[START OF RECORDED INFORMATION]
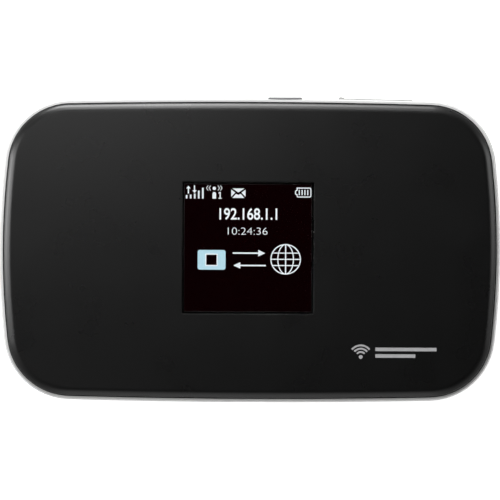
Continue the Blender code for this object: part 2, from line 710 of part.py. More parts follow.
def make_card_socket():
    """Push-push microSD socket: a folded metal shell, open at the card's end, over a plastic base."""
    x, y = around(CARD_X, mm(14.0)), mm(15.6, 30.0)
    low, high = BOARD_HIGH + SOLDER_GAP, CARD_Z + mm(0.75)
    shell = box("card_socket_shell", "shield_metal", x, y, (low, high))
    inside = box(
        "card_socket_inside", None, widened(x, -SHEET), (y[0] + SHEET, y[1] + OVER),
        (low - OVER, high - SHEET),
    )
    base_x, base_y, base_thickness = widened(x, -SHEET - GAP), (y[0] + SHEET + GAP, y[1]), mm(0.3)
    base = box("card_socket_base", "plastic_black", base_x, base_y, (low, low + base_thickness))
    return [cut(shell, inside), base]


def make_usb_port():
    """Micro-USB receptacle: metal shell with chamfered lower corners, and the plastic tongue inside it."""
    width, depth, height = USB_SIZE
    rear_y = USB_FRONT_Y + depth
    wall, slope = mm(0.25, 0.7)

    def mouth(inset):
        half, top, bottom = width / 2 - inset, USB_Z + height / 2 - inset, USB_Z - height / 2 + inset
        return [
            (-half, top), (-half, bottom + slope), (-half + slope, bottom),
            (half - slope, bottom), (half, bottom + slope), (half, top),
        ]

    shell = prism("usb_shell", "shield_metal", mouth(0), (USB_FRONT_Y, rear_y), axis="Y")
    cut(shell, prism("usb_bore", None, mouth(wall), (USB_FRONT_Y - OVER, rear_y + OVER), axis="Y"))
    block_y = (rear_y - mm(1.2), rear_y - mm(0.1))
    block = prism("usb_tongue", "plastic_black", mouth(wall + mm(0.1)), block_y, axis="Y")
    blade_y, blade_z = (USB_FRONT_Y + mm(0.9), rear_y - mm(0.5)), (USB_Z + mm(0.05), USB_Z + mm(0.65))
    blade = box("usb_tongue_blade", None, around(0, mm(3.7)), blade_y, blade_z)
    return [shell, join(block, blade)]


def make_power_key():
    """Power key with its flange and nub, and the plunger of the switch behind it, which moves with it."""
    outer_y = long_edge_y(KEY_X, CASE_FLARE) + KEY_PROUD
    cap = prism(
        "power_key", "key_grey", rounded_rectangle((KEY_X, KEY_Z), KEY_SIZE, pill_radius(KEY_SIZE), steps=6),
        (KEY_FLANGE_Y[1] - mm(0.2), outer_y), axis="Y", place=(KEY_X, outer_y, KEY_Z),
    )
    bevel = cap.modifiers.new("Edge round", "BEVEL")
    bevel.width = mm(0.2)
    bevel.segments = 2
    bevel.limit_method = "ANGLE"
    flange = box("key_flange", None, around(KEY_X, mm(9.2)), KEY_FLANGE_Y, around(KEY_Z, mm(3.0)))
    plunger_y, body_y = mm(28.2, 29.4), mm(27.0, 28.7)
    nub_y = (plunger_y[1] + SOLDER_GAP, KEY_FLANGE_Y[0] + mm(0.2))
    nub = box("key_nub", None, around(KEY_X, mm(2.0)), nub_y, around(SWITCH_Z, mm(1.0)))
    join(cap, flange, nub)
    plunger = box(
        "power_switch_plunger", "plastic_black", around(KEY_X, mm(1.5)), plunger_y, around(SWITCH_Z, mm(0.8))
    )
    group_under_empty("power_key_slide", (KEY_X, outer_y, KEY_Z), [cap, plunger])
    body_z = (BOARD_HIGH + SOLDER_GAP, SWITCH_Z + mm(0.75))
    body = box("power_switch", "shield_metal", around(KEY_X, mm(4.6)), body_y, body_z, mm(0.1))
    well_y = (plunger_y[0] - mm(0.6), plunger_y[1] + mm(0.1))
    well = box("switch_well", None, around(KEY_X, mm(1.9)), well_y, around(SWITCH_Z, mm(1.1)))
    return [cap, plunger, cut(body, well)]


def make_reset_switch():
    """Small switch under the board, over the housing's pin hole."""
    body_z, well_z, button_z = mm(7.3, 8.2), mm(7.0, 7.9), mm(7.0, 7.6)
    well_radius, button_radius = mm(0.75, 0.55)
    body = box(
        "reset_switch", "shield_metal", around(RESET_X, mm(3.0)), around(RESET_Y, mm(2.6)), body_z, mm(0.1)
    )
    well = cylinder("reset_well", None, RESET_X, RESET_Y, well_z, well_radius, segments=16)
    button = cylinder("reset_button", "plastic_black", RESET_X, RESET_Y, button_z, button_radius, segments=16)
    return [cut(body, well), button]


def make_sim_parts():
    """SIM socket on the underside of the board, and the card that slides into it along +Y."""
    hood_x, hood_y = around(SIM_X, mm(13.8)), around(SIM_Y + mm(1.2), mm(13.6))
    hood_z, base_low = mm(6.85, 8.2), mm(8.0)
    hood = box("sim_hood", "shield_metal", hood_x, hood_y, hood_z)
    inside = box(
        "sim_hood_inside", None, widened(hood_x, -SHEET), (hood_y[0] - OVER, hood_y[1] - SHEET),
        (hood_z[0] + SHEET, hood_z[1] + OVER),
    )
    window_z = (hood_z[0] - OVER, hood_z[1] - SHEET)
    window = box("sim_hood_window", None, around(SIM_X, mm(7)), around(SIM_Y, mm(6)), window_z)
    base_y = (hood_y[0] + GAP, hood_y[1] - SHEET - GAP)
    base = box("sim_base", "plastic_black", widened(hood_x, -SHEET - GAP), base_y, (base_low, hood_z[1]))
    half_x, half_y, chamfer = SIM_SIZE[0] / 2, SIM_SIZE[1] / 2, mm(2.0)
    outline = [
        (-half_x, -half_y), (half_x, -half_y), (half_x, half_y - chamfer), (half_x - chamfer, half_y),
        (-half_x, half_y),
    ]
    placed = [(SIM_X + x, SIM_Y + y) for x, y in outline]
    card = prism(
        "sim_card", "sim_white", placed, (SIM_LOW, SIM_LOW + SIM_SIZE[2]), place=(SIM_X, SIM_Y, SIM_LOW)
    )
    return [cut(hood, inside, window), base, card]


def make_antennas():
    """Plastic carriers along both ends, each with a copper antenna of meander shape on top."""
    pieces = []
    for side, carrier_name, trace_name in (
        (-1, "antenna_carrier_left", "main_antenna"), (1, "antenna_carrier_right", "diversity_antenna"),
    ):
        half_length, depth, inset, low, high = mm(14.5, 3.8, 2.3, 9.3, 12.7)
        steps = 6
        edge = [-half_length + 2 * half_length * i / steps for i in range(steps + 1)]
        outer = [(side * side_edge_x(y, -inset), y) for y in edge]
        inner = [(side * side_edge_x(y, -inset - depth), y) for y in edge]
        pieces.append(prism(carrier_name, "plastic_black", outer + in_reverse(inner), (low, high)))
        trace_x, trace_width = side * (side_edge_x(half_length) - mm(4.4)), mm(3.0)
        trace_z = (high + mm(0.03), high + mm(0.13))
        trace = meander(trace_x, trace_width, half_length - mm(1))
        pieces.append(prism(trace_name, "antenna_copper", trace, trace_z))
    return pieces


def meander(x, width, half_length):
    """Outline of a strip that folds to and fro along Y, with slots cut in turn from its left and right."""
    slots = 6
    pitch = 2 * half_length / slots
    neck, slot = mm(0.7), pitch * 0.4
    left, right = x - width / 2, x + width / 2
    right_edge, left_edge = [], []
    for i in range(slots):
        start = -half_length + pitch * (i + 0.5) - slot / 2
        edge, far = (right_edge, left + neck) if i % 2 else (left_edge, right - neck)
        near = right if i % 2 else left
        edge += [(near, start), (far, start), (far, start + slot), (near, start + slot)]
    return [(left, -half_length), (right, -half_length)] + right_edge + [
        (right, half_length), (left, half_length)
    ] + in_reverse(left_edge)


def make_battery_connector():
    """Contact block under the board, with three V springs that reach through the bay wall to the battery."""
    x, y, z = mm(28.6, 33.0), mm(-22.0, -17.2), mm(3.6, 8.2)
    pieces = [box("battery_connector", "plastic_black", x, y, z, mm(0.2))]
    thickness, width, root = mm(0.15, 0.6, 0.05)
    tip_x = BATTERY_X[1] - CONTACT_DEPTH + CONTACT_PLATE + mm(0.2)
    middle_z, tip_height, height = mm(5.1, 0.2, 2.2)
    tip_z, root_z = around(middle_z, tip_height), around(middle_z, height)
    path = [(x[0] - root, root_z[0]), (tip_x, tip_z[0]), (tip_x, tip_z[1]), (x[0] - root, root_z[1])]
    for i, contact_y in enumerate(CONTACT_Y, start=1):
        spring_y = around(contact_y, width)
        pieces.append(make_strip(f"battery_spring_{i}", "contact_gold", path, thickness, spring_y, "Y"))
    return pieces


# --- Battery, battery cover and card door -----------------------------------------------------------------


def make_battery():
    """Battery pack: wrapped cell, end block and three contact plates that lie in the block's recesses."""
    block_length, seam, inset, cell_round, block_round = mm(1.3, 0.05, 0.2, 1.2, 0.9)
    cell_x = (BATTERY_X[0], BATTERY_X[1] - block_length - seam)
    cell = box("battery_cell", "battery_wrap", cell_x, BATTERY_Y, BATTERY_Z, cell_round, "X", segments=3)
    block_x = (BATTERY_X[1] - block_length, BATTERY_X[1])
    block_y, block_z = widened(BATTERY_Y, -inset), widened(BATTERY_Z, -inset)
    block = box("battery_end_block", "plastic_black", block_x, block_y, block_z, block_round, "X")
    floor_x = block_x[1] - CONTACT_DEPTH
    recess_x, recess_z, recess_width = (floor_x, block_x[1] + OVER), mm(3.4, 8.0), mm(1.2)
    plate_x, plate_z, plate_width = (floor_x + mm(0.03), floor_x + CONTACT_PLATE), mm(3.6, 6.6), mm(1.0)
    plates, recesses = [], []
    for i, y in enumerate(CONTACT_Y, start=1):
        recesses.append(box(f"block_recess_{i}", None, recess_x, around(y, recess_width), recess_z))
        plates.append(box(f"battery_contact_{i}", "contact_gold", plate_x, around(y, plate_width), plate_z))
    cut(block, *recesses)
    group_under_empty("battery_slide", (0, 0, BATTERY_Z[0]), [cell, block, *plates])
    label_x, label_y, label_z = mm(-32, 14), mm(-17, 17), (BAY_CEILING - mm(0.13), BAY_CEILING - mm(0.03))
    label = box("rating_label", "label_white", label_x, label_y, label_z)
    return [cell, block, *plates, label]


def make_battery_cover():
    """White rear shell that snaps over the housing's spigot, with locating tabs and a fingernail notch."""
    outer_rim, outer_floor, inner_rim, inner_floor = mm(0.70, -3.5, -0.5, -4.3)
    outside = in_reverse(rounded((outer_rim, COVER_RIM), (outer_floor, 0), steps=7))
    cover = loft("battery_cover", "case_white", outside, COVER_STEPS)
    inside = in_reverse(rounded((inner_rim, COVER_RIM), (inner_floor, COVER_FLOOR)))
    inside.append((inner_rim, COVER_RIM + OVER))
    cut(cover, loft("cover_cavity", None, inside, COVER_STEPS))
    tab_z = (COVER_FLOOR - mm(0.3), TAB_TOP)
    tabs = []
    for i, (x, y, along_y) in enumerate(TAB_PLACES):
        size = (TAB_SIZE[1], TAB_SIZE[0]) if along_y else TAB_SIZE
        tabs.append(box(f"cover_tab_{i}", None, around(x, size[0]), around(y, size[1]), tab_z))
    join(cover, *tabs)
    notch_centre, notch_size, notch_radius = (mm(34), COVER_RIM), mm(10, 1.6), mm(0.7)
    notch = rounded_rectangle(notch_centre, notch_size, notch_radius)
    return cut(cover, prism("nail_notch", None, notch, mm(-34, -28), axis="Y"))


def make_card_door():
    """Card slot door: it swings on the end of a tether that is anchored inside the case."""
    grow = CASE_FLARE + DOOR_PROUD
    lip, lip_length = mm(0.3, 1.3)
    steps = 4
    back = [(x, long_edge_y(x, grow - DOOR_THICKNESS)) for x in DOOR_X]
    front_x = [DOOR_X[1] + (DOOR_X[0] + lip_length - DOOR_X[1]) * i / steps for i in range(steps + 1)]
    front = [(x, long_edge_y(x, grow)) for x in front_x]
    front += [
        (DOOR_X[0] + lip_length * 0.6, long_edge_y(DOOR_X[0], grow + lip)),
        (DOOR_X[0] + mm(0.15), long_edge_y(DOOR_X[0], grow + lip)),
        (DOOR_X[0], long_edge_y(DOOR_X[0], grow + lip / 2)),
    ]
    hinge = (DOOR_X[1], long_edge_y(DOOR_X[1], grow), (DOOR_Z[0] + DOOR_Z[1]) / 2)
    door = prism("card_door", "door_grey", back + front, DOOR_Z, place=hinge)
    rib_y = (long_edge_y(CARD_X, CASE_INSIDE) + GAP, long_edge_y(CARD_X, grow - DOOR_THICKNESS / 2))
    rib_length, rib_height = mm(11.6, 1.2)
    rib = box("door_rib", None, around(CARD_X, rib_length), rib_y, around(CARD_Z, rib_height))
    join(door, rib)
    group_under_empty("card_door_hinge", hinge, [door])
    strap = [mm(33.2, 27.4), mm(35.8, 27.4), mm(35.8, 28.6), mm(34.3, 28.6), mm(34.3, 31.05), mm(33.2, 31.05)]
    tether = prism("door_tether", "door_grey", strap, around(CARD_Z, mm(1.1)))
    return [door, tether]


def build():
    clear_scene()
    fixed = [make_front_cover(), *make_display_window(), *make_display(), make_housing(), *make_screws()]
    fixed += [make_main_board(), *make_radio_parts(), *make_card_socket(), *make_usb_port(), *make_antennas()]
    fixed += make_battery_connector()
    fixed += make_power_key() + make_reset_switch() + make_sim_parts() + make_battery()
    fixed += [make_battery_cover()] + make_card_door()
    group_under_empty("hotspot", (0, 0, 0), [part for part in fixed if part.parent is None])


build()
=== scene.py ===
"""Looks of the mobile hotspot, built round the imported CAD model.

The hotspot lies on its battery cover: +Z points up out of the display, +X runs to the right along the long
side and +Y points to the edge with the power key. Lengths are in metres; mm() makes them from millimetres.
"""

import json
import math

import bmesh
import bpy
from mathutils import Matrix, Vector


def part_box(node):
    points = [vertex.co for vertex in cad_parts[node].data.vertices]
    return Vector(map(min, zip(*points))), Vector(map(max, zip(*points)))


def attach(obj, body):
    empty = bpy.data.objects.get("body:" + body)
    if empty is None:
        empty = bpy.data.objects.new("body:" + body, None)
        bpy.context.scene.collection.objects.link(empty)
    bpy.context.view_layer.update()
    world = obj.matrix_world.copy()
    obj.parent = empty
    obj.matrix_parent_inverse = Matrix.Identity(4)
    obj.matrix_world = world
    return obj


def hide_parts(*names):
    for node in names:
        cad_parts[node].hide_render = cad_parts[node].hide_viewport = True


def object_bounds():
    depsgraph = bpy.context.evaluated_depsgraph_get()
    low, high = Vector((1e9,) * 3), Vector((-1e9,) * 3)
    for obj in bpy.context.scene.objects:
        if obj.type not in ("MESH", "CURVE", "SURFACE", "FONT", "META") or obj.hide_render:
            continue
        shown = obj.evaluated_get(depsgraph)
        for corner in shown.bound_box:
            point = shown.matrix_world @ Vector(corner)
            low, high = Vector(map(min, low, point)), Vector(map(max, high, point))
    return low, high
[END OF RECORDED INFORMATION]
● **INSTRUCTIONS TO FOLLOW**:
Using the material above, quote the first line and each line after it, stopping at and including the line that holds "return [shell, join(block, blade)]".

● **SOLVED PROBLEM**:
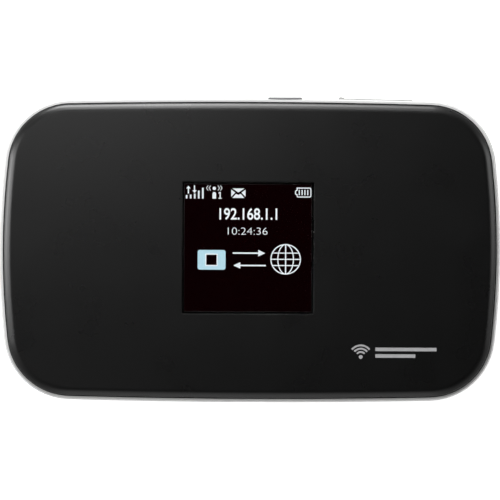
Continue the Blender code for this object: part 2, from line 710 of part.py. More parts follow.
def make_card_socket():
    """Push-push microSD socket: a folded metal shell, open at the card's end, over a plastic base."""
    x, y = around(CARD_X, mm(14.0)), mm(15.6, 30.0)
    low, high = BOARD_HIGH + SOLDER_GAP, CARD_Z + mm(0.75)
    shell = box("card_socket_shell", "shield_metal", x, y, (low, high))
    inside = box(
        "card_socket_inside", None, widened(x, -SHEET), (y[0] + SHEET, y[1] + OVER),
        (low - OVER, high - SHEET),
    )
    base_x, base_y, base_thickness = widened(x, -SHEET - GAP), (y[0] + SHEET + GAP, y[1]), mm(0.3)
    base = box("card_socket_base", "plastic_black", base_x, base_y, (low, low + base_thickness))
    return [cut(shell, inside), base]


def make_usb_port():
    """Micro-USB receptacle: metal shell with chamfered lower corners, and the plastic tongue inside it."""
    width, depth, height = USB_SIZE
    rear_y = USB_FRONT_Y + depth
    wall, slope = mm(0.25, 0.7)

    def mouth(inset):
        half, top, bottom = width / 2 - inset, USB_Z + height / 2 - inset, USB_Z - height / 2 + inset
        return [
            (-half, top), (-half, bottom + slope), (-half + slope, bottom),
            (half - slope, bottom), (half, bottom + slope), (half, top),
        ]

    shell = prism("usb_shell", "shield_metal", mouth(0), (USB_FRONT_Y, rear_y), axis="Y")
    cut(shell, prism("usb_bore", None, mouth(wall), (USB_FRONT_Y - OVER, rear_y + OVER), axis="Y"))
    block_y = (rear_y - mm(1.2), rear_y - mm(0.1))
    block = prism("usb_tongue", "plastic_black", mouth(wall + mm(0.1)), block_y, axis="Y")
    blade_y, blade_z = (USB_FRONT_Y + mm(0.9), rear_y - mm(0.5)), (USB_Z + mm(0.05), USB_Z + mm(0.65))
    blade = box("usb_tongue_blade", None, around(0, mm(3.7)), blade_y, blade_z)
    return [shell, join(block, blade)]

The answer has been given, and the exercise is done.